07/10/2005, 15:00 — 16:00 — Conference Room, Instituto de Sistemas e Robótica, North Tower, 7th floor, IST
, CAMGSD/IST

The strange world of partial differential equations

This will be the first of a series of introductory talks on the modern theory of Partial Differential Equations both for engineers and (non-PDE) mathematicians. The plan of the first three talks is as follows:

  1. Formulas, Examples and Counterexamples

    We will discuss general methods for constructing solutions of PDEs (First-order, Laplace, Heat, and wave equations), present several examples concerning existence, uniqueness or regularity of solutions, which, we hope, motivate the need for considering weak solutions, study existence, uniqueness and regularity issues for those weak solutions.
  2. Calculus of Variations and PDE

    In this lecture we will survey several connections between calculus of variations (including control theory as a subset of CV) and PDEs. We will discuss a typical problems in calculus of variations: the Dirichlet integral and Laplace's equation, control theory and Hamilton-Jacobi equations, gradient-flows and dissipative equations, and the role of symmetries and conservation laws in other classes of equations such as wave or KdV.
  3. Probability and PDE

    In the last lecture of this series we will discuss how ideas from probability arise in the study of elliptic and parabolic equations, stochastic control and Hamilton-Jacobi equations, as well as in certain models in fluid mechanics.

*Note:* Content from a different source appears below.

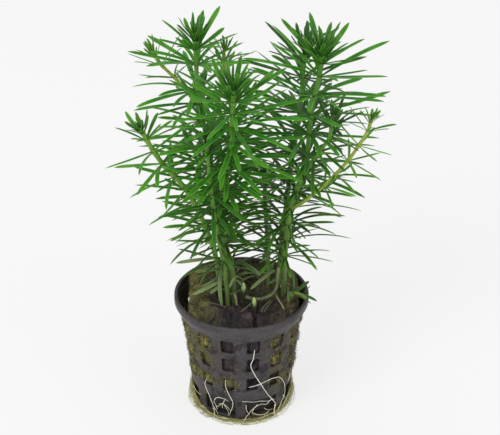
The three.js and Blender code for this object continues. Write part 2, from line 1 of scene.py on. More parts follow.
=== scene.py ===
# %% [markdown]
# # A potted stem plant, dressed for the camera
#
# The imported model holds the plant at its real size: a net pot, a plug of mineral wool, a mat of
# fine roots and the shoots, all as plain solids. This lesson reads the line of every stem, leaf
# and root back from those solids, and grows the real forms along them.

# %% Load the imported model
import json
import math
import random
from itertools import combinations

import bmesh
import bpy
import numpy as np
from mathutils import Matrix, Vector, kdtree, noise
from mathutils.bvhtree import BVHTree


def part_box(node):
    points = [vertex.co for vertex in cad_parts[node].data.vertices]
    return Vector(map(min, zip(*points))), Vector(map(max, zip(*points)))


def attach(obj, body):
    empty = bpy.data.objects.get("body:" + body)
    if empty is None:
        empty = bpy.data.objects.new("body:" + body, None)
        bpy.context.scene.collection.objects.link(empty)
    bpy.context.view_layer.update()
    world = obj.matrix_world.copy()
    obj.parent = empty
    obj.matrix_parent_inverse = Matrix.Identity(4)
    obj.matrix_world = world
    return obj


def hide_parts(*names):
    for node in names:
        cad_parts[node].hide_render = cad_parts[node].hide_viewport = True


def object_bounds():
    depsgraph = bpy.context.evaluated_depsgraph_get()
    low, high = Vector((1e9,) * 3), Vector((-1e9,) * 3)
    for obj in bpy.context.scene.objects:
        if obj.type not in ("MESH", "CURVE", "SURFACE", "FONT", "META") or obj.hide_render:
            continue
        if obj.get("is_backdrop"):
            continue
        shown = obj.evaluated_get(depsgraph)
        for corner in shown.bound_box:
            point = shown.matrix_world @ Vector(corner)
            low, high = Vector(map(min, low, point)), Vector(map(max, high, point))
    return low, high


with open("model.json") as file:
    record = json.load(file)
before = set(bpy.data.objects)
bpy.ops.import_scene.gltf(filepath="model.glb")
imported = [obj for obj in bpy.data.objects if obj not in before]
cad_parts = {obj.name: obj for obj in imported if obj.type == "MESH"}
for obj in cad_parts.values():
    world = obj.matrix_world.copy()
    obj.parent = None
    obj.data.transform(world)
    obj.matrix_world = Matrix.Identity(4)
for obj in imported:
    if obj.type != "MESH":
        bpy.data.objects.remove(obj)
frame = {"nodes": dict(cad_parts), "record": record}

MM = 0.001
noise.seed_set(5)  # so that every run gives the same noise
solid_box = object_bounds()


def in_mm(box):
    """A box's corners as numbers to print."""
    return [round(c / MM, 1) for corner in box for c in corner]


print("nodes:", len(frame["nodes"]), "box:", in_mm(solid_box))

# %% [markdown]
# ## Camera
#
# The photograph looks down on the pot at 33 degrees from 0.8 m, with a long lens. The rim's
# ellipse gives the angle, and the way the pot narrows gives the distance. The camera aims a bit
# over the pot, so that the plant fills the frame.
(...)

Hopefully, at this point, other(s) speaker(s) will take over, and in this second part other we will consider (also depending on the speaker) topics such as:
  4. Functional analysis methods

    Abstract results for solutions of linear equations such as Lax-Milgram theorem (elliptic equations) or semigroup theory (evolution equations).
  5. Harmonic Analysis and PDE

    Introduction to Fourier transform methods and the modern theory of dispersive non-linear equations.